Perplexed on how single driver speakers can cover such a large Hz range

I googled till I was blue in the face. I've always wondered how in the world the cone of a single driver speaker, with no crossovers, at any given ten thousands of a second, be vibrating a hefy 60Hz and also a sizzling 10 kHz. To me it's like quantum mechanics. I don't understand. I just have to accept.


I’m a longstanding fan of single driver speakers. My main speakers are an upgraded pair of Voxativ speakers, i.e., their driver was upgraded to a more power magnet and a custom horn created that was tuned for upper mids. I’ve come to experience that the cabinet design greatly influences the depth for the lower frequencies. Single driver speakers are thin on deep bass, but I love their speed. The preferred dynamic range was achieved only with the inclusion of a pair of subs inserted into the 2 channel system. BTW, Voxativ now has single driver models with with built in subs. 

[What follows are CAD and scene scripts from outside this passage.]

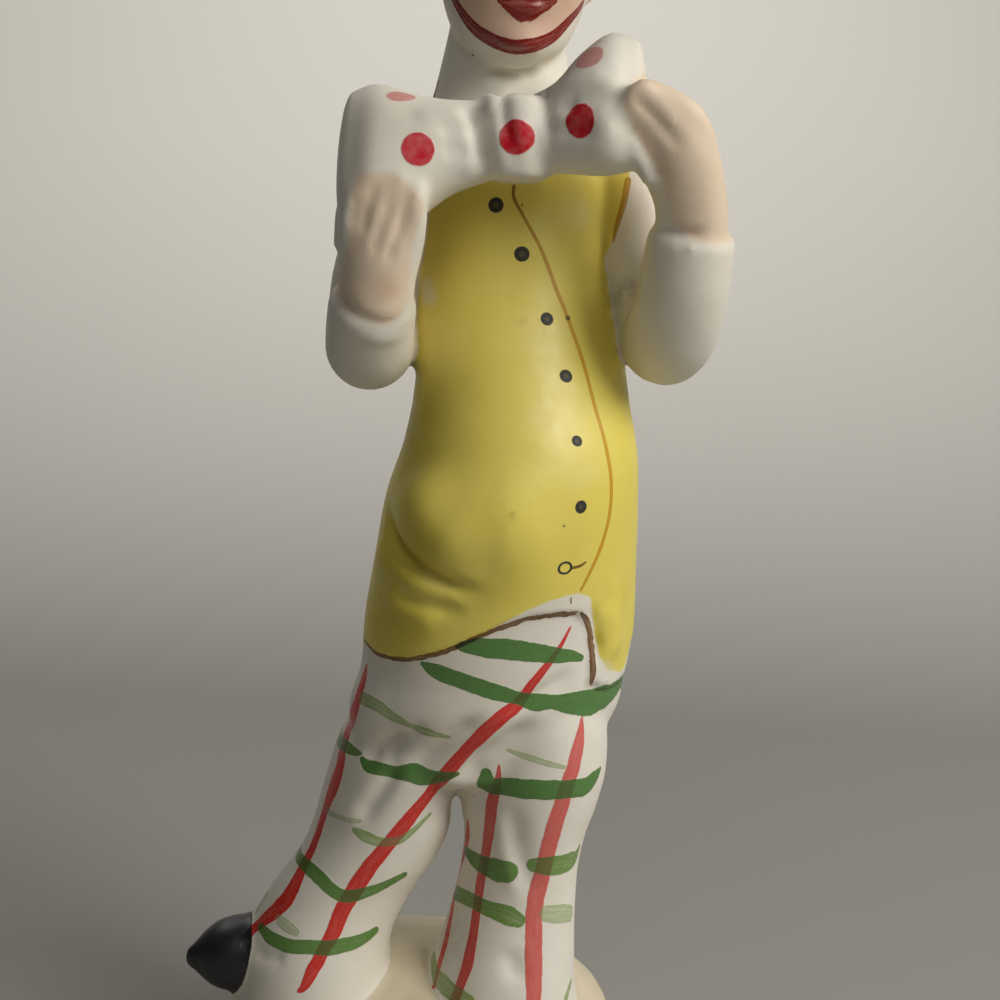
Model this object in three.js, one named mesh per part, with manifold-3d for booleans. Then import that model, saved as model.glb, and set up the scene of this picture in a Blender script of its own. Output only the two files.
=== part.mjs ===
// A hand-painted bisque porcelain figurine: a clown who stands on a low mound and holds up a big bow tie.
// It is slip-cast in one with its base, so the whole object is one solid.
// Millimetres, +Z up. The figure looks along -Y, and -X is the figure's own right side.
import * as THREE from "three";
import { mergeVertices } from "three/addons/utils/BufferGeometryUtils.js";
import Module from "manifold-3d";

const wasm = await Module();
wasm.setup();

// Driving dimensions
const CROWN = 198;
const CHIN = 167;
const SHOULDER = 155;
const CHEST = 140;
const BELLY = 100;
const HIP = 72;
const CROTCH = 50;
const KNEE = 38;
const ANKLE = 22;
const SOLE = 11;
const VEST_HEM = 69.5;
const VEST_PROUD = 0.8;
const HAND_WIDTH = 13;
const FINGER = 2.1;
const BOW_KNOT = { x: 6, y: -15, z: 156, width: 10.6, height: 13.2, depth: 15 };
const BASE = { width: 70, depth: 62, height: 22, x: -2, y: 0 };
const HAT = { crown: 8.6, brim: 13.6, height: 9.5, tilt: 10, x: 4.2, y: 1.2, z: CROWN - 3.2 };
const FACE_TURN = 10;

const CERAMIC = { color: 0xe9e6df, roughness: 0.62, metalness: 0 };

const UP = new THREE.Vector3(0, 0, 1);
const FRONT = new THREE.Vector3(0, -1, 0);
const LEFT = new THREE.Vector3(1, 0, 0);

// One cross-section: its middle, half its width and depth, its turn in degrees,
// and how square its corners are.
function section(x, y, z, wide, deep, turn = 0, square = 2) {
  return { x, y, z, wide, deep, turn, square };
}

// The smooth value at share t of the way from b to c, with a before them and d after them.
function smooth(a, b, c, d, t) {
  const slope = (c - a) * t;
  const bend = (2 * a - 5 * b + 4 * c - d) * t * t;
  const twist = (3 * b - a - 3 * c + d) * t * t * t;
  return 0.5 * (2 * b + slope + bend + twist);
}

// The sections with more of them in between, each value on one smooth curve.
function refine(sections, steps) {
  const last = sections.length - 1;
  const fine = [];
  for (let i = 0; i < last; i++) {
    const near = [i - 1, i, i + 1, i + 2].map((k) => sections[THREE.MathUtils.clamp(k, 0, last)]);
    for (let s = 0; s < steps; s++) {
      const made = {};
      for (const key of Object.keys(near[0])) {
        made[key] = smooth(...near.map((n) => n[key]), s / steps);
      }
      fine.push(made);
    }
  }
  fine.push({ ...sections[last] });
  return fine;
}

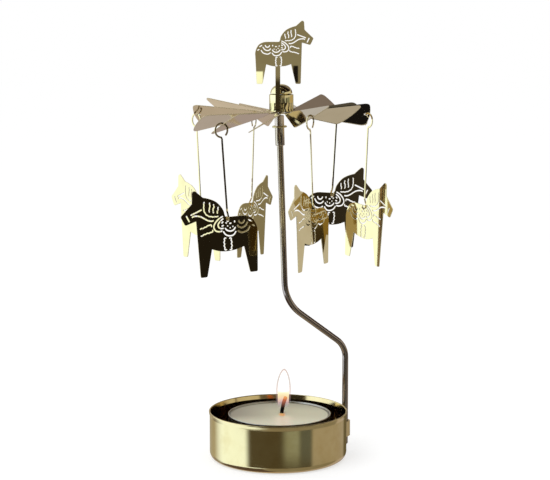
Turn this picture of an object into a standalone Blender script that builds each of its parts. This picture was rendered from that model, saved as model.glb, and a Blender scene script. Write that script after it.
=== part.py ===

Also have to mention  the Walsh driver solution to  keeping the sound coherent across the hz specturm.    Their composite cone is inverted in the cabinet and the sounds rolls off the back of the cone in a 360 degree fashion (they attenuate the back of the speaker sound via sound absorber for better imaging)  .  As the signal from the voice coil travels down the speaker all of the individual hz responses are reproduced and come off the cone in parallel so that the result is a completely coherent line source for the sound (CLS) .    Another advantage of this solution is  a very large sweet spot in the room .  

@ronboco See video linked below starting at 6:30 where Jon Ver Halen, Cube Audio’s US distributor, explains the unique engineering solutions incorporated into their Nenuphar loudspeakers to overcome the frequency extreme limitations of traditional single driver designs of the past as well as several other improved aspects of their design:

The old constraints described above for crossoverless single-driver speakers have  been nearly, if not totally, eliminated:

@dlcockrum This statement is false. I explained why in my prior post.